* Directive
Using the listing below, set down each line from the line containing "on the table" through the line containing "for member in", both ends included, exactly and with nothing added.

((

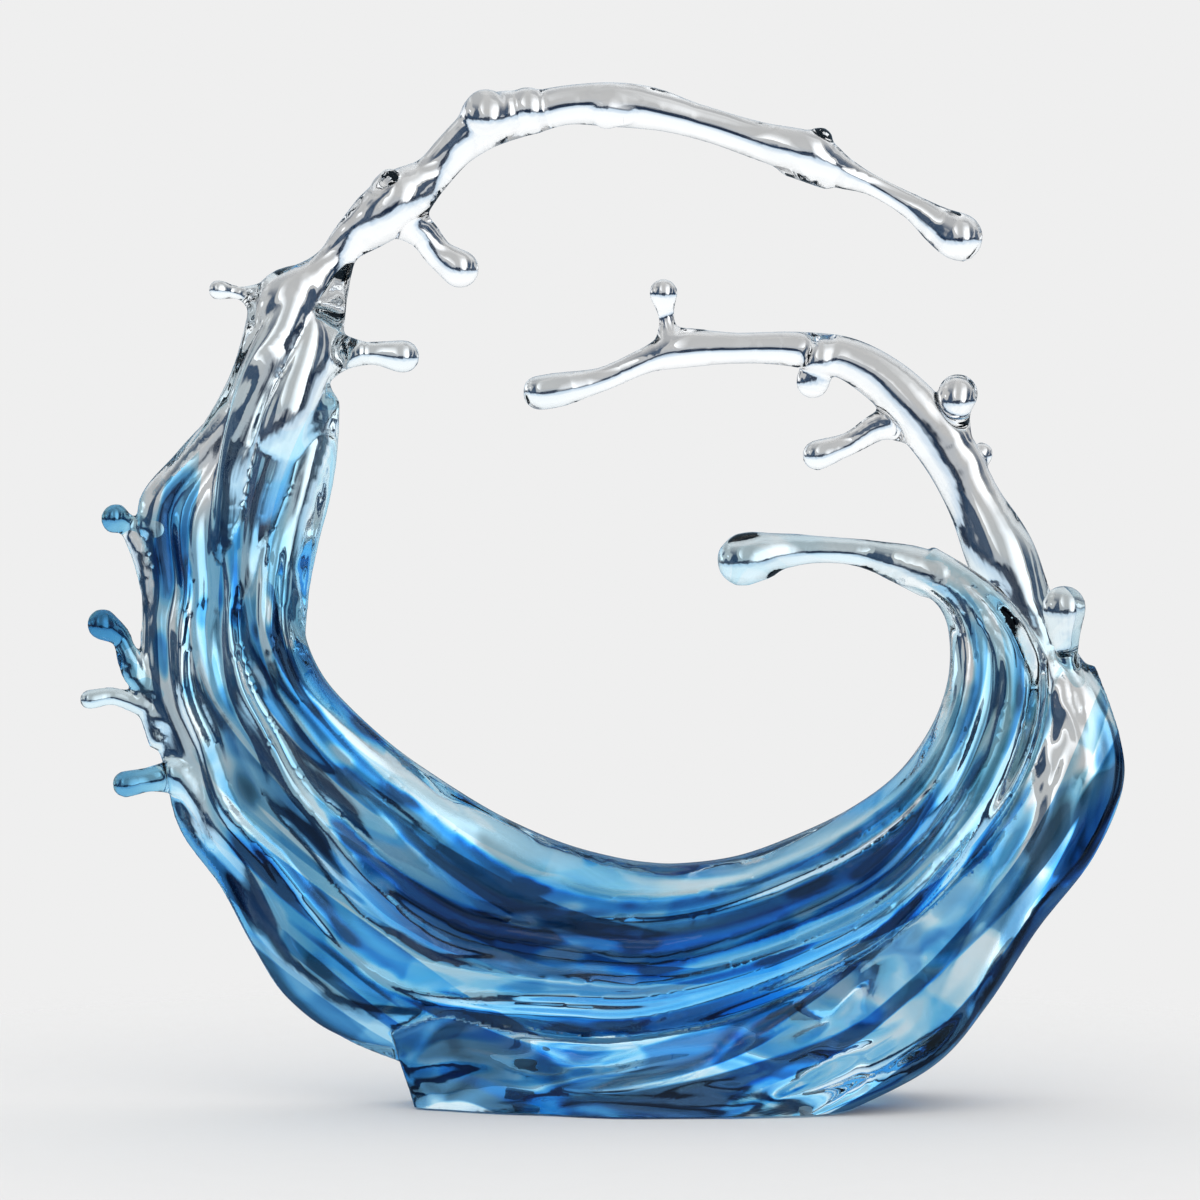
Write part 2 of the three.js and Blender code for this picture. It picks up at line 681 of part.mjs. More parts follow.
// One named mesh in its own resin
function piece(name, solid, color, roughness) {
  const { vertProperties, triVerts } = solid.getMesh();
  const geometry = new THREE.BufferGeometry();
  geometry.setAttribute('position', new THREE.BufferAttribute(vertProperties, 3));
  geometry.setIndex(new THREE.BufferAttribute(triVerts, 1));
  geometry.computeVertexNormals();
  const mesh = new THREE.Mesh(geometry, new THREE.MeshStandardMaterial({ color, roughness, metalness: 0 }));
  mesh.name = name;
  return mesh;
}

function resinPiece(name, solid, color) {
  return piece(name, solid, color, RESIN_ROUGHNESS);
}

// Colour of a droplet, by the casting that it stands on
const DROPLET_COLORS = {
  crest_arm: CLEAR_RESIN,
  crest_knuckle: CLEAR_RESIN,
  crest_tendril: CLEAR_RESIN,
  right_arm_root: CLEAR_RESIN,
  right_arm_span: CLEAR_RESIN,
  right_shell: CLEAR_RESIN,
  wave_wall: PALE_RESIN,
};

const sculpture = new THREE.Group();
sculpture.add(
  resinPiece('foot_block', footBlock(), DEEP_RESIN),
  resinPiece('right_shell', rightShell(), BLUE_RESIN),
  resinPiece('wave_wall', waveWall(), BLUE_RESIN),
  resinPiece('crest_arm', crestArm(), CLEAR_RESIN),
  resinPiece('crest_knuckle', crestKnuckle(), CLEAR_RESIN),
  resinPiece('crest_tendril', crestTendril(), CLEAR_RESIN),
  resinPiece('right_arm_root', rightArmRoot(), CLEAR_RESIN),
  resinPiece('right_arm_span', rightArmSpan(), CLEAR_RESIN),
  resinPiece('lip_tendril', lipTendril(), CLEAR_RESIN),
);
droplets.forEach(({ name, host, solid }) => {
  sculpture.add(resinPiece(name, solid, DROPLET_COLORS[host]));
});
padPlaces().forEach((at, index) => {
  sculpture.add(piece(`base_pad_${index + 1}`, pad(at), PAD_SILICONE, PAD_ROUGHNESS));
});

// The origin is under the middle of the sculpture, on the table
const box = new THREE.Box3().setFromObject(sculpture);
const middleOfBox = box.getCenter(new THREE.Vector3());
sculpture.position.set(-middleOfBox.x, -middleOfBox.y, -box.min.z);

export default sculpture;
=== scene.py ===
"""Resin wave sculpture, dressed for rendering.

The wave is made as the real one looks: strands and sheets of clear resin that have flowed
together. Every form is set out on the front picture, run together into one skin, and then
parted along the bonded joints, so that each casting is a closed piece of its own. The joint
faces carry the clear adhesive, which doesn't bend light.
"""

import json  # noqa: E402
import logging  # noqa: E402
import math  # noqa: E402
from dataclasses import dataclass, field  # noqa: E402
from enum import Enum  # noqa: E402

import bmesh  # noqa: E402
import bpy  # noqa: E402
import numpy as np  # noqa: E402
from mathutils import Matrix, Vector  # noqa: E402

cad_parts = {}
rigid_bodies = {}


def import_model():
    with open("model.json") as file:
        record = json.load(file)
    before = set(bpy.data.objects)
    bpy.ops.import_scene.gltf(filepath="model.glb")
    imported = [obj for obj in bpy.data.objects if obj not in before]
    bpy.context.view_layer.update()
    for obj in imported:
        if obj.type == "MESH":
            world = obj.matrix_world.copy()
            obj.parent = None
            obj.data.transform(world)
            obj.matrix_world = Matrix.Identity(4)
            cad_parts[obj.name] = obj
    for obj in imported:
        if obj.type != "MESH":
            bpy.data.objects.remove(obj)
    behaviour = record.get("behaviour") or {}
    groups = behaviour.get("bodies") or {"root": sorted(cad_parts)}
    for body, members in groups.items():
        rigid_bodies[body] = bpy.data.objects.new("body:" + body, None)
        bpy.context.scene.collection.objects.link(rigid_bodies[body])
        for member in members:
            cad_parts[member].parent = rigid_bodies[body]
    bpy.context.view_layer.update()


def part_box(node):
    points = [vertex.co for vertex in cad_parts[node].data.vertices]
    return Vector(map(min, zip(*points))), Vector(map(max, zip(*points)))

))

* Answer in full
// The origin is under the middle of the sculpture, on the table
const box = new THREE.Box3().setFromObject(sculpture);
const middleOfBox = box.getCenter(new THREE.Vector3());
sculpture.position.set(-middleOfBox.x, -middleOfBox.y, -box.min.z);

export default sculpture;
=== scene.py ===
"""Resin wave sculpture, dressed for rendering.

The wave is made as the real one looks: strands and sheets of clear resin that have flowed
together. Every form is set out on the front picture, run together into one skin, and then
parted along the bonded joints, so that each casting is a closed piece of its own. The joint
faces carry the clear adhesive, which doesn't bend light.
"""

import json  # noqa: E402
import logging  # noqa: E402
import math  # noqa: E402
from dataclasses import dataclass, field  # noqa: E402
from enum import Enum  # noqa: E402

import bmesh  # noqa: E402
import bpy  # noqa: E402
import numpy as np  # noqa: E402
from mathutils import Matrix, Vector  # noqa: E402

cad_parts = {}
rigid_bodies = {}


def import_model():
    with open("model.json") as file:
        record = json.load(file)
    before = set(bpy.data.objects)
    bpy.ops.import_scene.gltf(filepath="model.glb")
    imported = [obj for obj in bpy.data.objects if obj not in before]
    bpy.context.view_layer.update()
    for obj in imported:
        if obj.type == "MESH":
            world = obj.matrix_world.copy()
            obj.parent = None
            obj.data.transform(world)
            obj.matrix_world = Matrix.Identity(4)
            cad_parts[obj.name] = obj
    for obj in imported:
        if obj.type != "MESH":
            bpy.data.objects.remove(obj)
    behaviour = record.get("behaviour") or {}
    groups = behaviour.get("bodies") or {"root": sorted(cad_parts)}
    for body, members in groups.items():
        rigid_bodies[body] = bpy.data.objects.new("body:" + body, None)
        bpy.context.scene.collection.objects.link(rigid_bodies[body])
        for member in members:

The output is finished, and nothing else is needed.